Most “AI messaging” tools today operate as cloud services or full chat apps. We wanted something closer to a digital-twin input method—a thin layer that sits on top of your existing SMS app and quietly helps you respond faster.

What GoodSMS does

• Runs an LLM locally (no cloud round-trip for drafting) • Reads the incoming SMS text, thread context, and your previous writing style • Generates 3–5 possible replies instantly • Lets you accept/edit/paste into your messaging app • Supports short messages, long-form replies, quick actions, confirmations, and scheduling • Privacy-first architecture: no message content leaves your device unless you explicitly opt into cloud inference

Why we built it

Most people lose time triaging simple messages: “ok,” “sure,” “on my way,” “what’s the address again,” etc. Others tend to miss messages or delay replies because the friction is too high.
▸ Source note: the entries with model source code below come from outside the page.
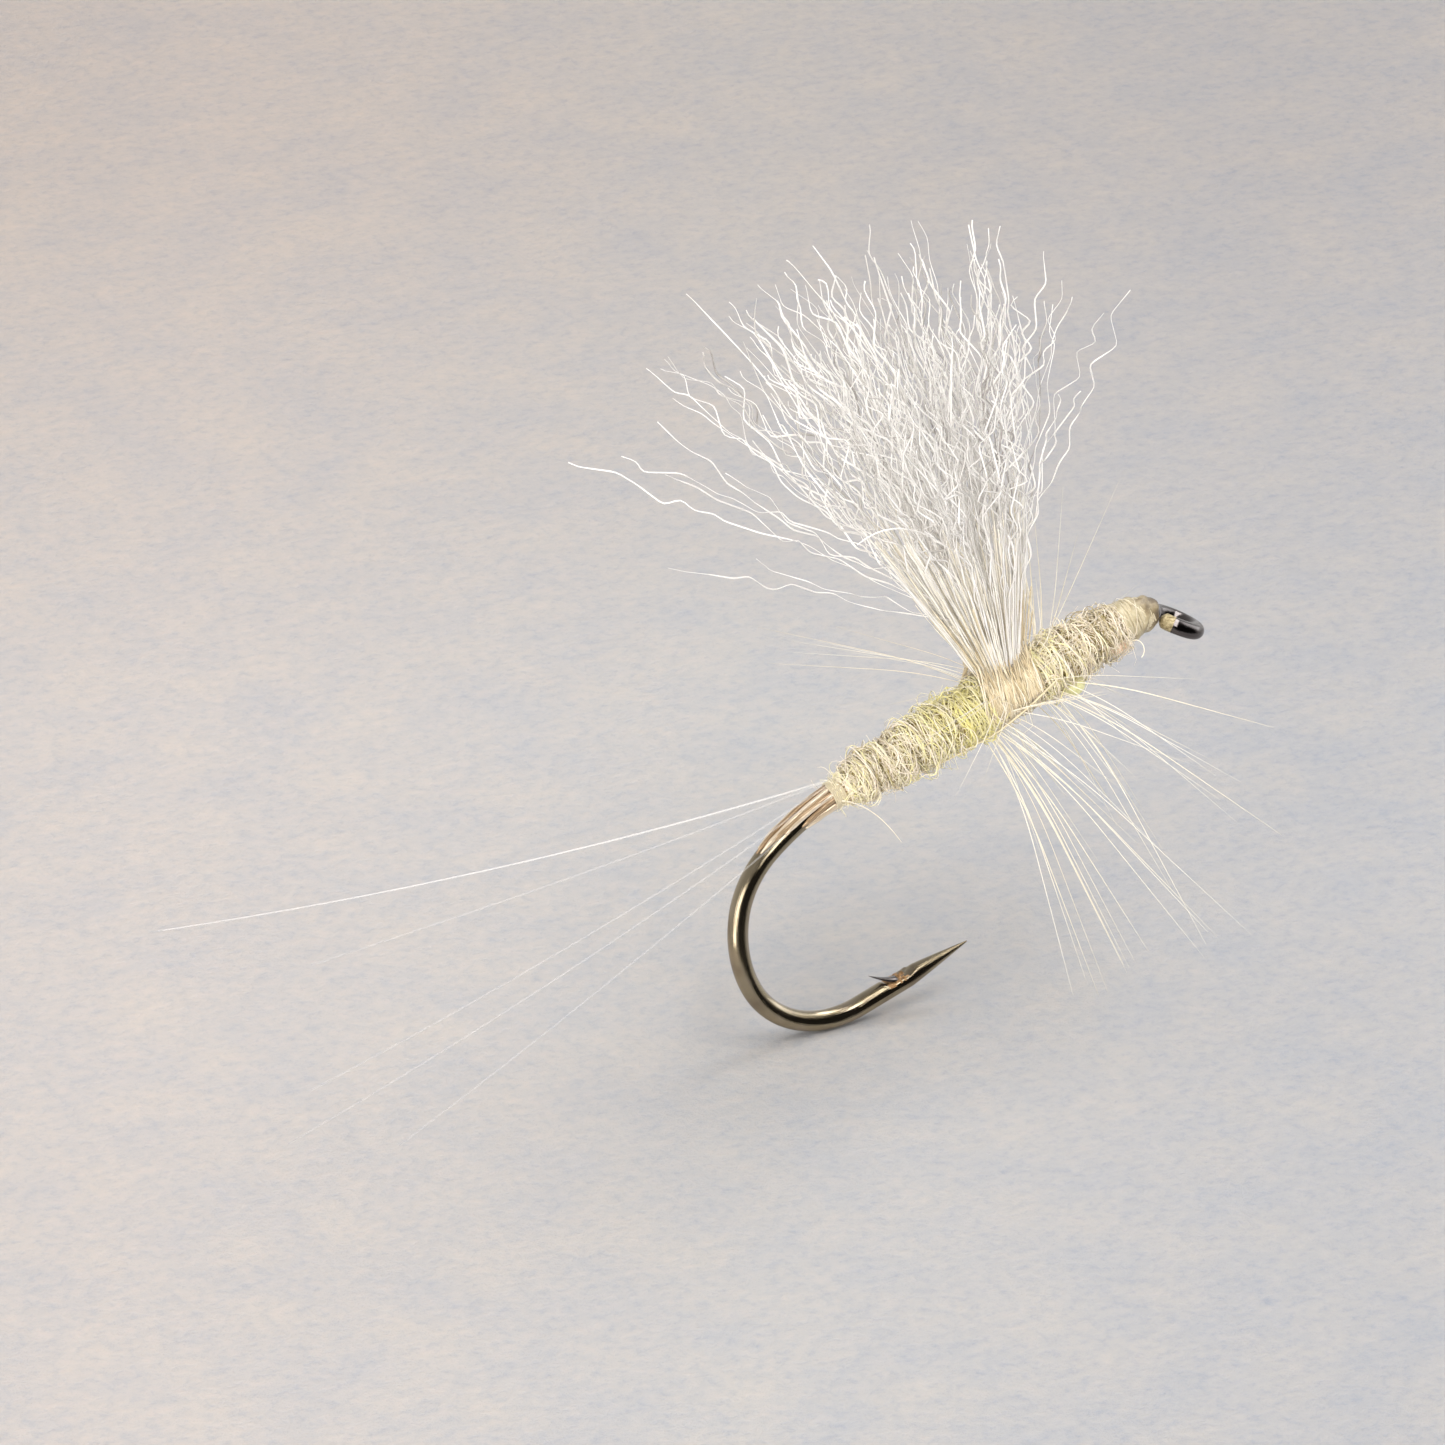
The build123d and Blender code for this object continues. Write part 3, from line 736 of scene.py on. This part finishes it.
def make_wing():
    yarn = yarn_material(
        "wing_yarn",
        (0.0, (0.32, 0.295, 0.275)),
        (0.22, (0.61, 0.58, 0.545)),
        (0.5, (0.83, 0.81, 0.785)),
        (1.0, (0.91, 0.88, 0.84)),
        # painted light near the roots of the dense fan
        root_tone=0.9,
        Emission_Strength=0.03,
    )
    groups = (
        ("wing_yarn_rear", -1.0, -0.33, "wing_locks_rear"),
        ("wing_yarn_middle", -0.33, 0.33, "wing_locks_middle"),
        ("wing_yarn_front", 0.33, 1.0, "wing_locks_front"),
    )
    a, b = uniform(-1, 1, 2, 4 * WING_FILAMENTS)
    inside = a**2 + b**2 < 1
    a, b = a[inside][:WING_FILAMENTS], b[inside][:WING_FILAMENTS]
    for name, low, high, node in groups:
        chosen = (a >= low) & (a < high)
        fa, fb = a[chosen], b[chosen]
        count = len(fa)
        roots = at(WAIST[0] + WAIST_R[0] * fa, WAIST[1], WAIST_R[1] * fb)
        lean_along = FAN_LEAN + FAN[0] * fa + rng.normal(0, 2, count)
        rays = wing_ray(lean_along, FAN[1] * fb + rng.normal(0, 2, count))
        reach = uniform(*WING_REACH, count) * (1 + 0.1 * np.clip(-fa, 0, 1))
        piece = Piece()
        widths = uniform(0.013, 0.023, count, 1)
        ribbons(piece, filament_paths(roots, rays, reach, 80), widths, uniform(0, 1, count) ** 0.8)
        piece.make(name, [yarn], "wing_yarn", node)

    piece = Piece()
    lean_along, lean_side, length = (np.array(v, float) for v in zip(*STRAYS))
    # a stray leaves the bundle part of the way up it
    roots = at(WAIST[0] + 0 * length, WAIST[1]) + wing_ray(lean_along * 0.5, lean_side * 0.5) * 1.4
    paths = filament_paths(roots, wing_ray(lean_along * 1.04, lean_side), length - 1.3, 80, 0.22, 0.2)
    ribbons(piece, paths, 0.016, uniform(0.3, 0.9, len(length)))
    # one broad, pale curl lies across the near side of the fan
    share = np.linspace(0, 1, 30)
    bow = 2 * share * (1 - share)
    along = 1.35 * (1 - share) ** 2 + 2.5 * bow + 3.3 * share**2
    up = 5.4 * (1 - share) ** 2 + 5.55 * bow + 3.7 * share**2
    curl = at(along, up, -1.5 + 0.2 * share)
    piece.tubes(curl[None], (0.03 * (0.4 + bow))[None, :, None], tone=0.35, flat=0.5, sides=6)
    piece.make("wing_stray_filaments", [yarn], "wing_yarn", "wing_strays")
    make_wing_foot()


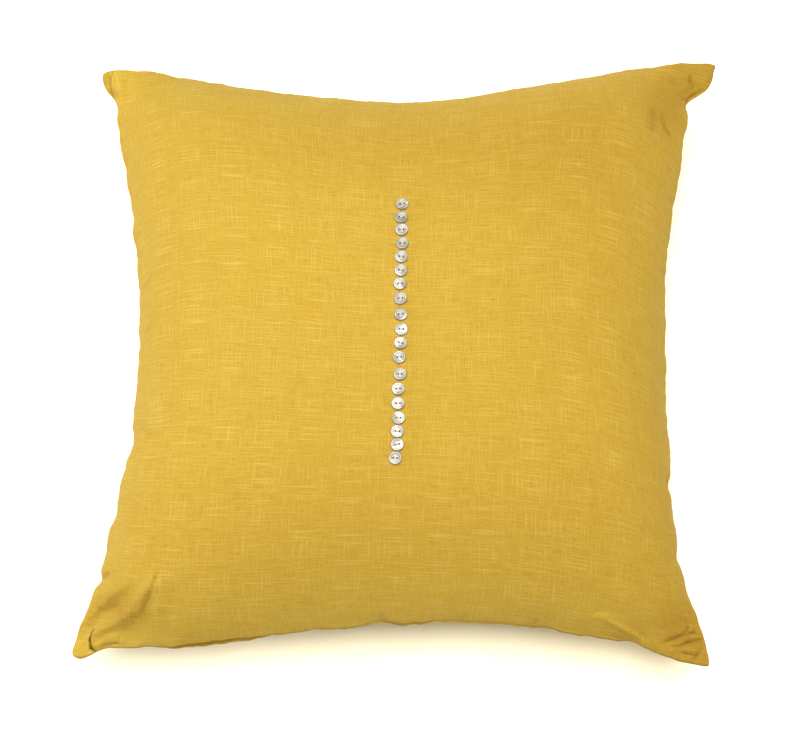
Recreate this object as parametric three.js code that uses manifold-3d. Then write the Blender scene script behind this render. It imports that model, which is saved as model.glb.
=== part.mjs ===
// Square throw pillow that lies on its back: a filled linen cushion with a row of shell buttons on its face.
// Millimetres, +Z up out of the face, +Y towards the top edge, origin on the floor under the middle.
//
// The cushion is worked out on its flat cover. A place on either panel has pattern coordinates u (left to
// right) and v (bottom to top), both from -1 to 1, with the four seams at -1 and 1. Folds and buttons are
// measured on that flat cover, in millimetres from its middle, and pulls in a seam in millimetres along it.

import * as THREE from 'three';
import { mergeVertices } from 'three/addons/utils/BufferGeometryUtils.js';
import Module from 'manifold-3d';

// Cover and filling
const COVER_SIDE = 508;
const HALF_COVER = COVER_SIDE / 2;
const CLOTH_THICKNESS = 1.0;
const SEAM_HEIGHT = 70;
const FRONT_RISE = 82;
const BACK_FALL = 80;

// Section from the middle of a panel to its seam: the slope grows to EDGE_SLOPE as a power of the way out
const EDGE_SLOPE = THREE.MathUtils.degToRad(84);
const BEND_POWER = 2.7;
const SECTION_STEPS = 400;

// Floor contact: the back is pressed flat where the filling would push it below the floor
const CONTACT_SOFTNESS = 5;

// Panel grid, closer together near the seams where the cloth bends most
const PANEL_CELLS = 46;
const GRID_CROWDING = 0.45;

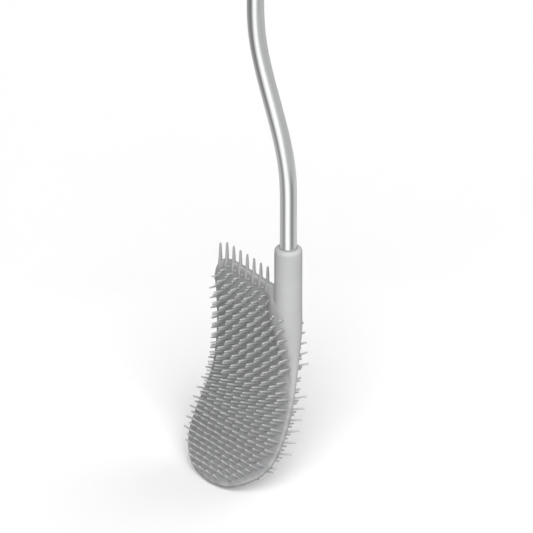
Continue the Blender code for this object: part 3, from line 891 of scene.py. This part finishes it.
# eight stiff tines that stand up from the top edge, each with a foot in front of the blade
comb = {
    "count": 8,
    "firstX": -58.2,
    "pitch": 6.16,
    "sides": 14,
    # distance below the edge, middle n, half depth, half width
    "tine": (
        (6.6, 1.60, 0.20, 0.32), (6.1, 1.62, 0.60, 0.50), (4.8, 1.55, 0.95, 0.62),
        (2.6, 1.35, 1.15, 0.72), (0.8, 1.05, 1.20, 0.80), (-0.8, 0.80, 1.14, 0.80),
        (-3.0, 0.75, 1.02, 0.72), (-6.0, 0.75, 0.86, 0.62), (-8.0, 0.75, 0.72, 0.54),
        (-8.8, 0.75, 0.60, 0.48), (-9.2, 0.75, 0.36, 0.32), (-9.3, 0.75, 0.10, 0.10)),
    "raised": (1.3, 1.1, 0.2, 0, 0, 0, 0, 0),  # how much higher than the others each tine stands
    "topReach": 12,  # the outline above this t is the top edge
    "barHalfDepth": 1.15,
    "barHeight": 0.3,
    "barRoot": 0.9,
    "barFoot": -0.6,
    "barOverhang": 1.2,
    "barTaper": 0.55,
    "barTaperPower": 12,  # the higher, the closer to its ends the bar begins to narrow
    "barSteps": 48,
    "barSides": 16,
}


def topEdge(x):
    # how far below the top edge's level the outline lies at x
    best = 0.0
    for a, b in zip(outline, outline[1:] + outline[:1]):
        high = max(a.y, b.y) < comb["topReach"]
        if high and (a.x - x) * (b.x - x) <= 0 and a.x != b.x:
            best = max(best, a.y + (b.y - a.y) * (x - a.x) / (b.x - a.x))
    return best


def tineUnit():
    turn = 2 * math.pi / comb["sides"]
    loops = [[Vector((wide * math.cos(i * turn), -n - deep * math.sin(i * turn), -down)) * mm
              for i in range(comb["sides"])] for down, n, deep, wide in comb["tine"]]
    return facingOut(newPiece("tineUnit", *loft(loops)))


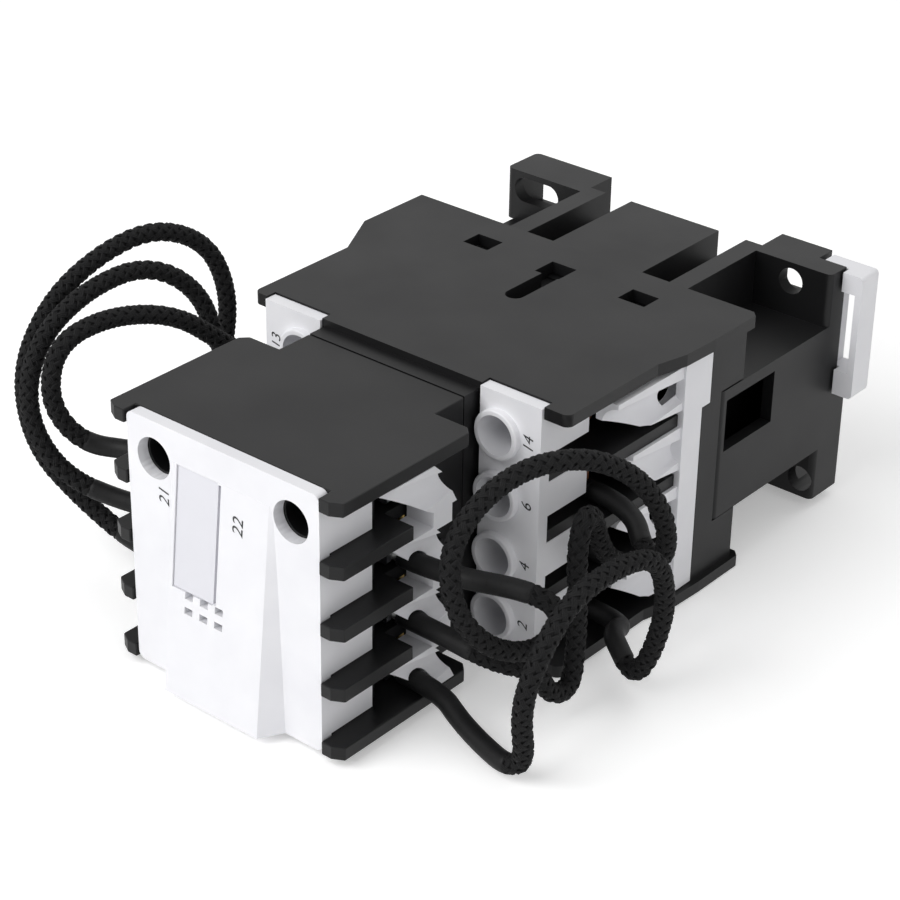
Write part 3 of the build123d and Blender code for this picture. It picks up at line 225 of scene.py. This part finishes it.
def ease_edges(piece, width):
    """Weld the export's split corners, round the sharp ones and even out the shading."""
    weld = piece.modifiers.new("weld", "WELD")
    weld.merge_threshold = WELD_GAP * MM
    bevel = piece.modifiers.new("eased edges", "BEVEL")
    bevel.width = width * MM
    bevel.segments = EDGE_SEGMENTS
    bevel.limit_method = "ANGLE"
    bevel.angle_limit = SHARP_FROM
    bevel.use_clamp_overlap = True
    smooth = piece.modifiers.new("even shading", "WEIGHTED_NORMAL")
    smooth.keep_sharp = True
    smooth.weight = FACE_AREA_WEIGHT


def dress(material, edge, *names):
    """Give CAD nodes their material, and eased edges of that width where it isn't 0."""
    for name in names:
        nodes[name].data.materials.clear()
        nodes[name].data.materials.append(material)
        if edge:
            ease_edges(nodes[name], edge)


# The mould's spark-eroded grain of about 0.25 mm keeps it between satin and matt, and the flow of the
# melt shows as faint changes of gloss over 15 mm. The small edge radius catches the light.
black_nylon = surface(
    "black glass-filled nylon",
    colours=("#0B0B0C", "#0F0F10"),
    roughness=(0.42, 0.5),
    patch=15,
    grain=0.25,
    depth=0.01,
    specular=0.28,
)
BLACK_EDGE = 0.18
dress(black_nylon, BLACK_EDGE, "base_housing")

# Rail latch. A white nylon slider with its pull tab, moulded in a polished tool, and the small coil
# spring of steel wire behind it. It slides in the base and hooks the rail.
# The nylon is milky and satin, with only a trace of grain.
white_nylon = surface(
    "white nylon",
    colours=("#E7E7EB", "#EDEDF0"),
    roughness=(0.34, 0.42),
    patch=9,
    grain=0.6,
    depth=0.004,
)
# Drawn and oil-tempered wire is grey with a soft shine and very fine marks.
spring_wire = surface(
    "oil-tempered spring steel",
    colours=("#8C8E91", "#A3A5A8"),
    roughness=(0.26, 0.38),
    patch=1.5,
    grain=0.15,
    depth=0.004,
    metallic=1.0,
)
WHITE_EDGE = 0.15
dress(white_nylon, WHITE_EDGE, "rail_latch")
dress(spring_wire, 0, "latch_spring")

# Magnet. The fixed core on its rubber buffers and the armature on its pin are stacks of punched
# electrical sheet, each 0.5 mm thick. Punched copper shading rings are pressed into the pole faces.
SHEET = 0.5
SHEET_RELIEF = 0.02


def ridged(material, axis, spacing, relief):
    """Replace a material's grain by ridges, one in every spacing along that axis."""
    tree = material.node_tree
    where = add(tree, "ShaderNodeTexCoord", {}).outputs["Object"]
    along = add(tree, "ShaderNodeSeparateXYZ", {0: where}).outputs[axis]
    angle = add(tree, MATH, {0: along, 1: 2 * pi / (spacing * MM)}, operation="MULTIPLY")
    wave = add(tree, MATH, {0: angle}, operation="SINE")
    ridges = add(tree, "ShaderNodeBump", {"Height": wave, "Distance": relief * MM})
    feed(tree, tree.nodes["Principled BSDF"], {"Normal": ridges})


# Bare electrical steel is a dull grey, and the edges of its sheets show as fine lines.
core_steel = surface(
    "laminated electrical steel",
    colours=("#7C7F83", "#93969A"),
    roughness=(0.35, 0.48),
    patch=4,
    grain=0.3,
    depth=0.004,
    metallic=1.0,
)
ridged(core_steel, "Z", SHEET, SHEET_RELIEF)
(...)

GoodSMS tries to behave like a personal executive assistant for SMS, especially useful for: • Busy professionals • Parents coordinating logistics • Service providers handling many similar conversations • Anyone who wants faster, cleaner messaging flow

Technical notes

• Android-first implementation using a custom input-method wrapper • On-device LLM inference (quantized 3B–8B models) • Optional cloud-compute escalation for long messages • Conversation-thread reconstruction • Lightweight ranking layer for human-like prioritization • Zero dependency on carrier APIs

Open Questions / Looking for Feedback

I would really appreciate feedback from this community on:

How to improve the on-device inference/latency tradeoff

Whether there is value in adding a plug-in layer (e.g., automate routine replies, reminders, follow-ups)

Ideas for a secure way to integrate with RCS and third-party messaging

Whether a more advanced “agentic” mode would be useful or too risky

I just launched the first public version today. Happy to answer all technical questions, share architectural details, or discuss edge cases.